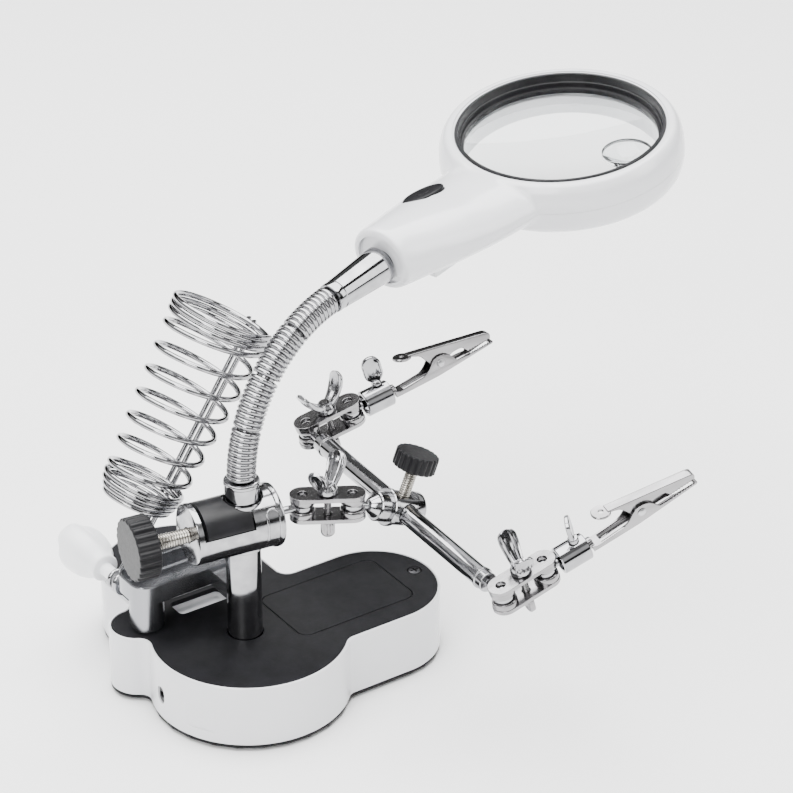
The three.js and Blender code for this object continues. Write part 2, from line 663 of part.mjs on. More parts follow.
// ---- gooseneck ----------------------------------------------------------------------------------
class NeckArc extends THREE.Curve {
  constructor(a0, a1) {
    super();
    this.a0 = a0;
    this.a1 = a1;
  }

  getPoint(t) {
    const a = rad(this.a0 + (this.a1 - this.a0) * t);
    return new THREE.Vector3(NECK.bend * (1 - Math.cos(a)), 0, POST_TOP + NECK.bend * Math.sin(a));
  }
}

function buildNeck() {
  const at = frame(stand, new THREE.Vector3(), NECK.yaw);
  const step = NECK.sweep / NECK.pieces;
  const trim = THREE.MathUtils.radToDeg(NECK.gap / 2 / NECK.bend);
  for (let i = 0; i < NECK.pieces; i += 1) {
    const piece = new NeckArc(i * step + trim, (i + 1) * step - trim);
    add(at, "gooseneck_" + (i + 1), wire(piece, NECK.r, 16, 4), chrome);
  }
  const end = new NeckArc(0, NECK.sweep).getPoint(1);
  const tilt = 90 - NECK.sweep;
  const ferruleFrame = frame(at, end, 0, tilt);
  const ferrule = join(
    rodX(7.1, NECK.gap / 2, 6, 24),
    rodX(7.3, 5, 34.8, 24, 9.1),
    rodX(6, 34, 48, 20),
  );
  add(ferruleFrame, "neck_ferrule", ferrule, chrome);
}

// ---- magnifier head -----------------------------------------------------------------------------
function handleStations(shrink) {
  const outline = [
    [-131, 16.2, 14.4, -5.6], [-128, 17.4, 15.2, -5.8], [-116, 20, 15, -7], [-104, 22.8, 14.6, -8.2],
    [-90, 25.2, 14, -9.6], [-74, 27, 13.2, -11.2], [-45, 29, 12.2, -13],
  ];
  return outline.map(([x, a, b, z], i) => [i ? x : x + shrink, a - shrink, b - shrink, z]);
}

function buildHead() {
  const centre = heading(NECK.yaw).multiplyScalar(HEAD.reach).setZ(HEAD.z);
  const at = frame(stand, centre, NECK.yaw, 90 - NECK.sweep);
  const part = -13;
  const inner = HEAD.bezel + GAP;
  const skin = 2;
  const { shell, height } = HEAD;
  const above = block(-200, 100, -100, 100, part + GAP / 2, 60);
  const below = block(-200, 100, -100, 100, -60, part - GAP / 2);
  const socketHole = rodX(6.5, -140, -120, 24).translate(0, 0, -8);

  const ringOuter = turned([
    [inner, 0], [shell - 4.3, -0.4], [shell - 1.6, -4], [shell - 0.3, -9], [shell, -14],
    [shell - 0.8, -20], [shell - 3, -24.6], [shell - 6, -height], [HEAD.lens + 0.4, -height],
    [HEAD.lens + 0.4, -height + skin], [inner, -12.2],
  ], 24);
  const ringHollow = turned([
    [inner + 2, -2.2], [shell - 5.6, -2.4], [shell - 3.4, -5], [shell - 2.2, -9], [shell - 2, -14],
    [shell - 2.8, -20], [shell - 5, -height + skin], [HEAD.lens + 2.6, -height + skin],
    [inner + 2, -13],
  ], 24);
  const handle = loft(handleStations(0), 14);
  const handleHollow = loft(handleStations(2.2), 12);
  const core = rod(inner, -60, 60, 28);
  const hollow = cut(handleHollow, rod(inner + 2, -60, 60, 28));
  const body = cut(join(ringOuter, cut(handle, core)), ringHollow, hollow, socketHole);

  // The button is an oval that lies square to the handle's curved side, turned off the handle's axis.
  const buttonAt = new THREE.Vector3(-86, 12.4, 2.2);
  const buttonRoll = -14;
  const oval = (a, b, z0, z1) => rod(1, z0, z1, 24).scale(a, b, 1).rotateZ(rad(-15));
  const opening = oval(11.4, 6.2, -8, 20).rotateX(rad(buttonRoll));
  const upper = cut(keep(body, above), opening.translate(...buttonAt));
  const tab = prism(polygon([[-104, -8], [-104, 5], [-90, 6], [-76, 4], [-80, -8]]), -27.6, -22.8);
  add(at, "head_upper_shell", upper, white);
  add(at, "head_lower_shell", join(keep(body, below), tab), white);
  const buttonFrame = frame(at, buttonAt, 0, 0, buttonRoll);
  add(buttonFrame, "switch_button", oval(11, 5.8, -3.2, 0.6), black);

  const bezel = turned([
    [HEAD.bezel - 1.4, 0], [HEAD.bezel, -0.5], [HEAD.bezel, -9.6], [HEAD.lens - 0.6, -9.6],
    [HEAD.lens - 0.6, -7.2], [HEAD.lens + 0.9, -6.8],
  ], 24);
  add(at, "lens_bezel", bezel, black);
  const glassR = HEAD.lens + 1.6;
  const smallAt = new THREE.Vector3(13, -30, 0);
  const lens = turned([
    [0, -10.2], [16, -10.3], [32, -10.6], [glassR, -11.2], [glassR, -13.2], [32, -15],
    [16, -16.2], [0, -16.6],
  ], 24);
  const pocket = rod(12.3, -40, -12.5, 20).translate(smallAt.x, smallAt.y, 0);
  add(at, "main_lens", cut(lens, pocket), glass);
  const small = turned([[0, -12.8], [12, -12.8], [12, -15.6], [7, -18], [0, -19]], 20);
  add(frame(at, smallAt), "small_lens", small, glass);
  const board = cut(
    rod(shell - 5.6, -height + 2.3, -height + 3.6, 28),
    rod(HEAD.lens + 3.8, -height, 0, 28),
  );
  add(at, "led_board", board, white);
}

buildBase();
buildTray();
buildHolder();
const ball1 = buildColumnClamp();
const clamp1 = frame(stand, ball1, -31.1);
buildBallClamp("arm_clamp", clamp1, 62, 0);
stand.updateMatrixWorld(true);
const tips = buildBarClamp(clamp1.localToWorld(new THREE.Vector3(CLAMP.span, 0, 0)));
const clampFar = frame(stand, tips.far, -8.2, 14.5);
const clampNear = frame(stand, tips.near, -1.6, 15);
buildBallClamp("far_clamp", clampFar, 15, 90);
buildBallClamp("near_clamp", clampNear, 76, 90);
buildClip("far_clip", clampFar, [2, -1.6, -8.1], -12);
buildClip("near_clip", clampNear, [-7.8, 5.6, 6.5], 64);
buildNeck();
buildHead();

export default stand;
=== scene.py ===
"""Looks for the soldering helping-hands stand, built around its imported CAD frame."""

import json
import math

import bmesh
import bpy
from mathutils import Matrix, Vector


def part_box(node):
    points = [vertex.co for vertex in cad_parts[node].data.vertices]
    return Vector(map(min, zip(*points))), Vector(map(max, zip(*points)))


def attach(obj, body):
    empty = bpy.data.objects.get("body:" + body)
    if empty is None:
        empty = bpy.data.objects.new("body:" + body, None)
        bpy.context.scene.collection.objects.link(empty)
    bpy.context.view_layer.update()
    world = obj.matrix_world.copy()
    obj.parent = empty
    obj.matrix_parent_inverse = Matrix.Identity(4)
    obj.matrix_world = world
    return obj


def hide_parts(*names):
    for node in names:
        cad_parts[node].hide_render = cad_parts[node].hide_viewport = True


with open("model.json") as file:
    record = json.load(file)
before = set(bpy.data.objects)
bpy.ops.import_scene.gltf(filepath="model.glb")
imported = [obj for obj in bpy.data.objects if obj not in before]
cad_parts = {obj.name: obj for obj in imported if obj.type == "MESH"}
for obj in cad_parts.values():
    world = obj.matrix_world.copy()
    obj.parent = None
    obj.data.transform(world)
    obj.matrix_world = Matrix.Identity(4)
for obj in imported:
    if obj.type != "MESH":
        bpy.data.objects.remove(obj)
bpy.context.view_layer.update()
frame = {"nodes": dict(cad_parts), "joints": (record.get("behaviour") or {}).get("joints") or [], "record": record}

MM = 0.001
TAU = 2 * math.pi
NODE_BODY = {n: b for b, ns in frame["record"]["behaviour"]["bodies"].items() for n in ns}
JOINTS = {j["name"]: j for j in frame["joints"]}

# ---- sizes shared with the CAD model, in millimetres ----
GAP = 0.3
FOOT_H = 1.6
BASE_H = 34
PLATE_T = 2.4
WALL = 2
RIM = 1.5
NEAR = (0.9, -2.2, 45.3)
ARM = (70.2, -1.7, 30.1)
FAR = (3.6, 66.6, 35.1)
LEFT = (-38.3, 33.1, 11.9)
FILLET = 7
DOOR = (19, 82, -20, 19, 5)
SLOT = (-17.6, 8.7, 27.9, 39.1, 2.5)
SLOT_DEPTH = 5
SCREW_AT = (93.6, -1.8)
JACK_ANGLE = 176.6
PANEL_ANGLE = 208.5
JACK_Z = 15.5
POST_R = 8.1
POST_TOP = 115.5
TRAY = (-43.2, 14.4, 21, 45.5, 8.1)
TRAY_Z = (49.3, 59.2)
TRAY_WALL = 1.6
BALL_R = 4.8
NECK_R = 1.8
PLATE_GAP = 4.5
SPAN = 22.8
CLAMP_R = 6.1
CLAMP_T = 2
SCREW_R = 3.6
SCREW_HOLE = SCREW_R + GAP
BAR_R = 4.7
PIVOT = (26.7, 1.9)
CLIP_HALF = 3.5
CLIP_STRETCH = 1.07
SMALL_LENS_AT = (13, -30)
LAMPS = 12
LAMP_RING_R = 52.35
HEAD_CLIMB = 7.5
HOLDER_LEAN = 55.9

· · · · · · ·

* [WRITTEN PROBLEM]:
Return, unchanged, the run of lines above that opens with the line containing "buildBase();" and closes with the line containing "imported = [obj". Include both.

* [COMPLETED EXERCISE]:
buildBase();
buildTray();
buildHolder();
const ball1 = buildColumnClamp();
const clamp1 = frame(stand, ball1, -31.1);
buildBallClamp("arm_clamp", clamp1, 62, 0);
stand.updateMatrixWorld(true);
const tips = buildBarClamp(clamp1.localToWorld(new THREE.Vector3(CLAMP.span, 0, 0)));
const clampFar = frame(stand, tips.far, -8.2, 14.5);
const clampNear = frame(stand, tips.near, -1.6, 15);
buildBallClamp("far_clamp", clampFar, 15, 90);
buildBallClamp("near_clamp", clampNear, 76, 90);
buildClip("far_clip", clampFar, [2, -1.6, -8.1], -12);
buildClip("near_clip", clampNear, [-7.8, 5.6, 6.5], 64);
buildNeck();
buildHead();

export default stand;
=== scene.py ===
"""Looks for the soldering helping-hands stand, built around its imported CAD frame."""

import json
import math

import bmesh
import bpy
from mathutils import Matrix, Vector


def part_box(node):
    points = [vertex.co for vertex in cad_parts[node].data.vertices]
    return Vector(map(min, zip(*points))), Vector(map(max, zip(*points)))


def attach(obj, body):
    empty = bpy.data.objects.get("body:" + body)
    if empty is None:
        empty = bpy.data.objects.new("body:" + body, None)
        bpy.context.scene.collection.objects.link(empty)
    bpy.context.view_layer.update()
    world = obj.matrix_world.copy()
    obj.parent = empty
    obj.matrix_parent_inverse = Matrix.Identity(4)
    obj.matrix_world = world
    return obj


def hide_parts(*names):
    for node in names:
        cad_parts[node].hide_render = cad_parts[node].hide_viewport = True


with open("model.json") as file:
    record = json.load(file)
before = set(bpy.data.objects)
bpy.ops.import_scene.gltf(filepath="model.glb")
imported = [obj for obj in bpy.data.objects if obj not in before]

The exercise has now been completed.